Goal of the exercise:
Copy every line, leaving nothing out and adding nothing.

--

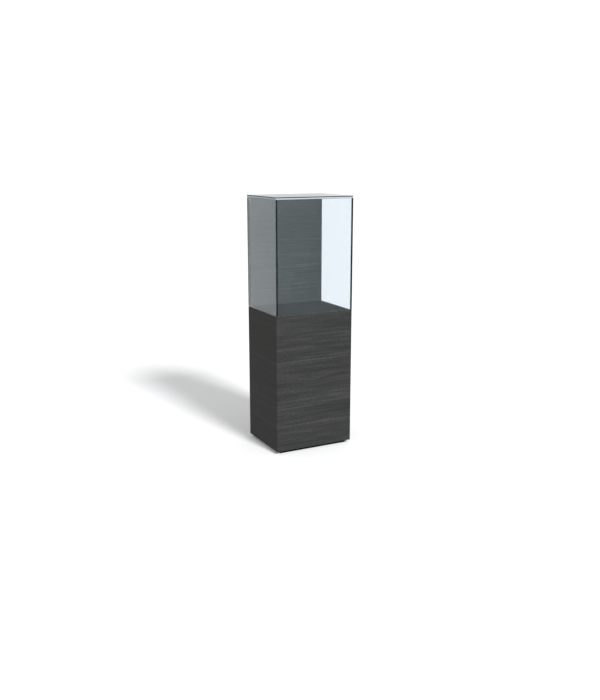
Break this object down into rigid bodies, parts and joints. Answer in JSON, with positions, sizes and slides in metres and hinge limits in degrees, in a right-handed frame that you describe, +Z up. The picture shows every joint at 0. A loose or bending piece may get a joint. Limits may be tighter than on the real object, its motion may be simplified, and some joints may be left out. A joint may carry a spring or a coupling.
{
  "type": "pedestal display case",
  "caption": "Pedestal display case: a wood-grain laminate base on a recessed plinth, a frameless glass box on top, and a lockable rear door that turns on pins.",
  "frame": {"origin": "middle of the footprint, on the floor", "axes": "+Z up, +Y towards the back (the front pane faces -Y), +X to the right seen from the front"},
  "size_m": [0.45, 0.355, 1.355],
  "materials": {
    "laminate": "dark grey wood-grain laminate, satin",
    "plinth_board": "matt black lacquered board",
    "plain_board": "plain board and softwood, unseen",
    "glass": "clear float glass, polished edges",
    "clear_plastic": "clear acrylic",
    "clear_rubber": "clear silicone",
    "steel": "zinc-plated steel",
    "chrome": "bright plated lock cylinder",
    "brass": "machined brass",
    "nylon": "black nylon"
  },
  "bodies": {
    "case": {"front_panel": "laminate", "left_panel": "laminate", "right_panel": "laminate", "base_back_panel": "laminate", "deck_panel": "laminate", "plinth_board": "plinth_board", "bottom_panel": "plain_board", "corner_batten_left": "plain_board", "corner_batten_right": "plain_board", "back_cleat_left": "plain_board", "back_cleat_right": "plain_board", "deck_cleat_front": "plain_board", "deck_cleat_left": "plain_board", "deck_cleat_right": "plain_board", "deck_cleat_back": "plain_board", "bottom_dowels": "plain_board", "glass_front": "glass", "glass_left": "glass", "glass_right": "glass", "glass_top": "glass", "door_stop_upper": "clear_plastic", "door_stop_lower": "clear_plastic", "glass_bedding": "clear_rubber", "stop_bumpers": "clear_rubber", "plinth_screws": "steel", "back_panel_screws": "steel", "deck_screws": "steel", "upper_pivot": "steel", "lower_pivot": "steel", "lower_pivot_screws": "steel", "thrust_washer": "steel", "keeper_plate": "steel", "keeper_screws": "steel", "leveller_inserts": "brass"},
    "door": {"back_door": "laminate", "upper_bush": "nylon", "lower_bush": "nylon", "lock_case": "steel", "lock_case_screws": "steel", "lock_barrel": "chrome"},
    "lock": {"lock_plug": "brass", "swing_bolt": "steel", "bolt_screw": "steel"},
    "leveller_front_left": {"leveller_stem_front_left": "steel", "leveller_pad_front_left": "nylon"},
    "leveller_front_right": {"leveller_stem_front_right": "steel", "leveller_pad_front_right": "nylon"},
    "leveller_back_left": {"leveller_stem_back_left": "steel", "leveller_pad_back_left": "nylon"},
    "leveller_back_right": {"leveller_stem_back_right": "steel", "leveller_pad_back_right": "nylon"}
  },
  "joints": [
    {"name": "door_swing", "type": "hinge", "parent": "case", "child": "door", "pos_m": [0.175, 0.1645, 0.75], "axis": [0, 0, -1], "range_deg": [0, 110]},
    {"name": "lock_turn", "type": "hinge", "parent": "door", "child": "lock", "pos_m": [-0.17, 0.162, 0.7706], "axis": [0, 1, 0], "range_deg": [0, 90]},
    {"name": "leveller_front_left", "type": "slide", "parent": "case", "child": "leveller_front_left", "axis": [0, 0, -1], "range_m": [0, 0.01]},
    {"name": "leveller_front_right", "type": "slide", "parent": "case", "child": "leveller_front_right", "axis": [0, 0, -1], "range_m": [0, 0.01]},
    {"name": "leveller_back_left", "type": "slide", "parent": "case", "child": "leveller_back_left", "axis": [0, 0, -1], "range_m": [0, 0.01]},
    {"name": "leveller_back_right", "type": "slide", "parent": "case", "child": "leveller_back_right", "axis": [0, 0, -1], "range_m": [0, 0.01]}
  ]
}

--

Final answer:
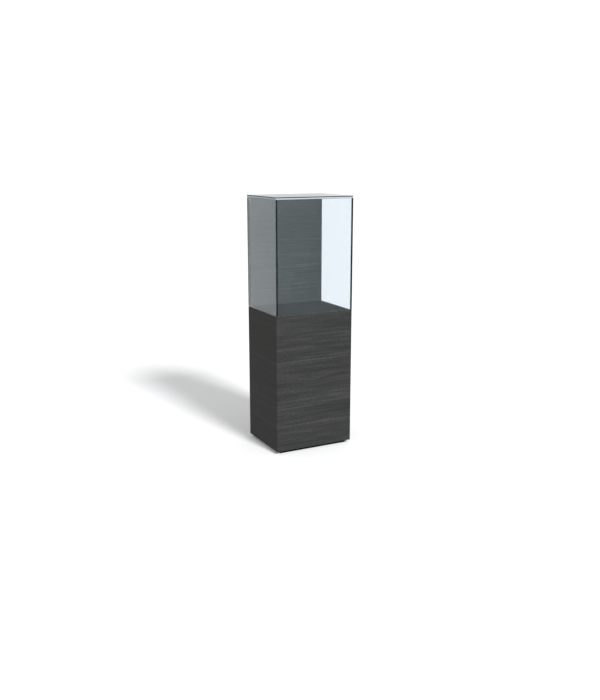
Break this object down into rigid bodies, parts and joints. Answer in JSON, with positions, sizes and slides in metres and hinge limits in degrees, in a right-handed frame that you describe, +Z up. The picture shows every joint at 0. A loose or bending piece may get a joint. Limits may be tighter than on the real object, its motion may be simplified, and some joints may be left out. A joint may carry a spring or a coupling.
{
  "type": "pedestal display case",
  "caption": "Pedestal display case: a wood-grain laminate base on a recessed plinth, a frameless glass box on top, and a lockable rear door that turns on pins.",
  "frame": {"origin": "middle of the footprint, on the floor", "axes": "+Z up, +Y towards the back (the front pane faces -Y), +X to the right seen from the front"},
  "size_m": [0.45, 0.355, 1.355],
  "materials": {
    "laminate": "dark grey wood-grain laminate, satin",
    "plinth_board": "matt black lacquered board",
    "plain_board": "plain board and softwood, unseen",
    "glass": "clear float glass, polished edges",
    "clear_plastic": "clear acrylic",
    "clear_rubber": "clear silicone",
    "steel": "zinc-plated steel",
    "chrome": "bright plated lock cylinder",
    "brass": "machined brass",
    "nylon": "black nylon"
  },
  "bodies": {
    "case": {"front_panel": "laminate", "left_panel": "laminate", "right_panel": "laminate", "base_back_panel": "laminate", "deck_panel": "laminate", "plinth_board": "plinth_board", "bottom_panel": "plain_board", "corner_batten_left": "plain_board", "corner_batten_right": "plain_board", "back_cleat_left": "plain_board", "back_cleat_right": "plain_board", "deck_cleat_front": "plain_board", "deck_cleat_left": "plain_board", "deck_cleat_right": "plain_board", "deck_cleat_back": "plain_board", "bottom_dowels": "plain_board", "glass_front": "glass", "glass_left": "glass", "glass_right": "glass", "glass_top": "glass", "door_stop_upper": "clear_plastic", "door_stop_lower": "clear_plastic", "glass_bedding": "clear_rubber", "stop_bumpers": "clear_rubber", "plinth_screws": "steel", "back_panel_screws": "steel", "deck_screws": "steel", "upper_pivot": "steel", "lower_pivot": "steel", "lower_pivot_screws": "steel", "thrust_washer": "steel", "keeper_plate": "steel", "keeper_screws": "steel", "leveller_inserts": "brass"},
    "door": {"back_door": "laminate", "upper_bush": "nylon", "lower_bush": "nylon", "lock_case": "steel", "lock_case_screws": "steel", "lock_barrel": "chrome"},
    "lock": {"lock_plug": "brass", "swing_bolt": "steel", "bolt_screw": "steel"},
    "leveller_front_left": {"leveller_stem_front_left": "steel", "leveller_pad_front_left": "nylon"},
    "leveller_front_right": {"leveller_stem_front_right": "steel", "leveller_pad_front_right": "nylon"},
    "leveller_back_left": {"leveller_stem_back_left": "steel", "leveller_pad_back_left": "nylon"},
    "leveller_back_right": {"leveller_stem_back_right": "steel", "leveller_pad_back_right": "nylon"}
  },
  "joints": [
    {"name": "door_swing", "type": "hinge", "parent": "case", "child": "door", "pos_m": [0.175, 0.1645, 0.75], "axis": [0, 0, -1], "range_deg": [0, 110]},
    {"name": "lock_turn", "type": "hinge", "parent": "door", "child": "lock", "pos_m": [-0.17, 0.162, 0.7706], "axis": [0, 1, 0], "range_deg": [0, 90]},
    {"name": "leveller_front_left", "type": "slide", "parent": "case", "child": "leveller_front_left", "axis": [0, 0, -1], "range_m": [0, 0.01]},
    {"name": "leveller_front_right", "type": "slide", "parent": "case", "child": "leveller_front_right", "axis": [0, 0, -1], "range_m": [0, 0.01]},
    {"name": "leveller_back_left", "type": "slide", "parent": "case", "child": "leveller_back_left", "axis": [0, 0, -1], "range_m": [0, 0.01]},
    {"name": "leveller_back_right", "type": "slide", "parent": "case", "child": "leveller_back_right", "axis": [0, 0, -1], "range_m": [0, 0.01]}
  ]
}